Juan Gómez Quiñones, the 'Pope' of Chicano studies
An activist and academic, Quiñones was a pioneer of Chicano studies and inspired thousands of students in his time at UCLA.
Those who attended Juan Gómez Quiñones' courses remember him as an institution in the history of the Chicano collective and someone able to awaken passion among his students and a curiosity to learn about his own cultural heritage, which is rarely visible in the media or secondary education.
LA Times columnist Gustavo Arellano remembered attending his classes in 2002 and being excited when Professor Gómez Quiñones read the syllabus:
"His big glasses and thick mustache made the teacher look more like a kindly retiree than the very high intellectual his friends had talked about. He walked around the cavernous classroom at Knudsen Hall as the students entered, struggling to get a lapel microphone around his neck. In a low, monotonous voice, Gómez Quiñones read the syllabus with all the enthusiasm of a chair," Arellano wrote.
The journalist added that the professor was already famous among generations of Chicano students and that both he and his classmates realized what Gómez was "developing in us."
"He taught us to take pride in what Mexicans and Mexican Americans had achieved in the Americas. His copious use of movie clips — everything from The Twilight Zone to The Treasure of the Sierra Madre to a Toy Story video game — showed how Americans had long demonized Mexicans," he concluded.
Gómez Quiñones was called "GQ" by his followers. He died at 80 years old on Nov. 11 of heart failure at his home in Pacific Palisades. His legacy in the field of ethnic studies and immense knowledge of Chicano history and culture managed to change the thought of many and expose them to the struggle for civil rights and community pride.
Juan Gómez Quiñones was born in Chihuahua, Mexico, but immigrated with his family to Boyle Heights as a child. He graduated from Cantwell High School in Montebello, and then went to UCLA. Until he got his Ph.D, he worked as a truck driver to pay for his studies.
In his classes at UCLA, he encouraged students to lead the strikes that were taking place in East Los Angeles schools in 1968. He also contributed to the creation of the Santa Barbara Plan, a key to the development of Chicano studies and the Movimiento Estudiantil Chicano de Aztlán (MEChA).
He also helped alumni promote charter schools, served on the boards of the Mexican American Legal Defense and Educational Fund and the Cal State system.
A friend of workers and academics alike, in a 1974 essay, Gómez Quiñones wrote: "There is a potential for double alienation from the Chicano community and/or the university and society. However, the need for Chicano technical expertise and the need for more Chicano analysis are primary needs for the future of the Chicano community."

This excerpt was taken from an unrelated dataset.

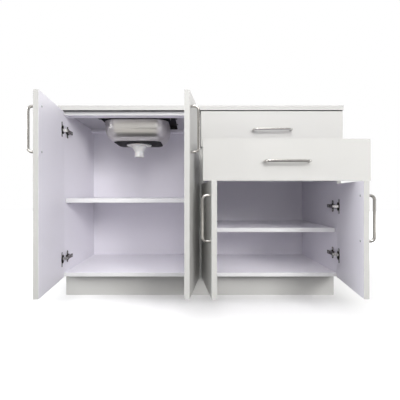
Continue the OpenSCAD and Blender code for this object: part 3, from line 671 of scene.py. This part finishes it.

Even the non-Chicano students were influenced by his magnetic personality and enlightened classes. As Revel Sims, who is now a professor at the University of Wisconsin-Madison told Arellano, GQ "had everything from people in its classes — soccer players, Chicano radicals, nerd people, and then a little bit of white people like me. And at first we all wondered, 'Who is this guy?' But we held on to his every word."